Another Chicago-built Schwinn has rejoined the road-worthy population. There have been a few changes, of course.
Upright handlebars, mountain bike brake levers and SunTour bar-end shifters. There was a time before indexing when these SunTours were just about the best shifters made. If they had a problem, it was the domed nut that provided a smooth finish to the shift body. When you find these shifters in the wild, that nice, round nut is usually missing. You’d don’t absolutely have to have it for the shifters to work, but when you find a spare one in your junk boxes (like I did, unbelievably enough), well, life is good.
Original Schwinn-approved front derailleur, Nervar crankset and (non-original) alloy pedals. These are well-made pedals with no toe clips and no attachment for an SPD cleat. This is a commuting bicycle; the shoes you have on will work just fine. If you have to pull up on a pedal, you’re pedaling too hard.
Shimano freewheel, rear derailleur and chain. The bike originally had a five-cog block; now it has a six. (And yes, I know of someone with an amplifier that goes to 11.)
The derailleur is way nicer than I planned to put on here; it’s actually a backup part for my tandem. If I ever find the top spring for the entry-level Shimano sitting back on the bench, I’ll switch this derailleur for that one.
The chain? Nothing special, except for the fact that this is the first chain I’ve installed in years that doesn’t need a double pin or connecting link. You drive one of 120 standard-width pins (I added a few links) almost flush to the inside of one side plate to remove the chain, and then drive that same pin back to the other side plate to install it. Easy-peezy.
Brooks Champion Flyer saddle and seatpost. I’ve owned very few suspended leather saddles over the years. There’s this one, one on a Kennedy Ordinary I rode several years on PACRACC (a long-departed three-day tour around Bloomington-Normal, Illinois) and a cruddy Ideale on a four-speed Peugeot I owned in college.
A suspended leather saddle is a good thing to have.
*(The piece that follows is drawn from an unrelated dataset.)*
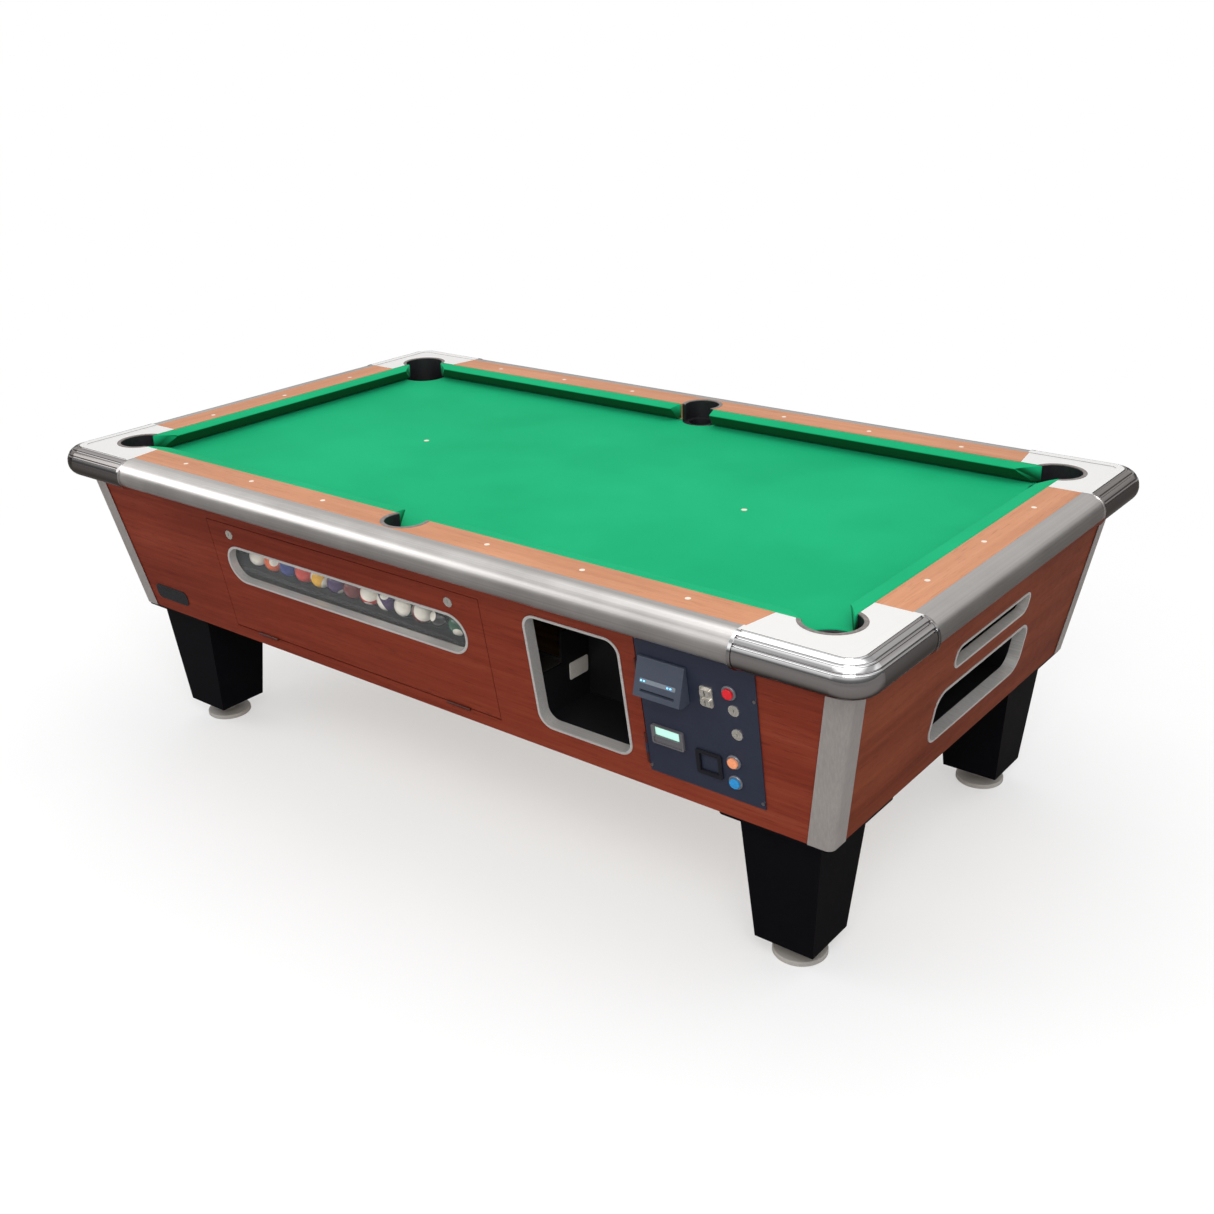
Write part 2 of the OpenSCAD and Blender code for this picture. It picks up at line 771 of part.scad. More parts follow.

You never know when you might need to show your credentials while sneaking into Portland, Oregon. And I still have an ambitiously long saddle in the basement that would be a perfect match for a rickshaw in Agra, India.
The seat post? All 350mm of it are perfectly protected within the seat tube of this machine. Yes, I too have friends who would find this appalling. Taller friends.
Mavic rims, Panaracer tires. The rims aren’t original to this bike, but they may be just about as old. There was a time when I wouldn’t build a wheel for myself that didn’t have a red Mavic label on it.
This particular Mavic is connected to the front hub, a high-flange Campy, just as I got it from Les Siegrist’s cycling estate. For some reason, it was built with 15-gauge spokes laced cross-four (a spoke at the hub flange crosses four other spokes before it enters the rim). And the valve hole isn’t where it should be (which is between two groups of four spokes, instead of within one of the groups). I’ll eventually rebuild the wheel cross-three with 14-gauge spokes to match the rear, which I built around a Phil Wood hub.
The tires are the same 700X35 Panaracers I ran on the tandem for a time last year. Nice rolling—lots of cush.
Cables and cable housing. That front brake housing looks a little long, doesn’t it, arcing from under the bar on the left side, up, over and behind the bar to the brake hanger. A little wasteful. Perhaps just a little too Jeffersonian a flourish, you might say. Yep. I like it.
I have to say the Teflon-lined cable housings may just be the biggest improvement to this bike. Ultra smooth action all the way around. And look what those housings attach to; there are clean braze-on cable stops all over this bike. And Schwinn built it in 1972, when so many other makers were trying to sell prospects on the beauty of their frame designs while totally overlooking how awful their rusty cable clamps looked.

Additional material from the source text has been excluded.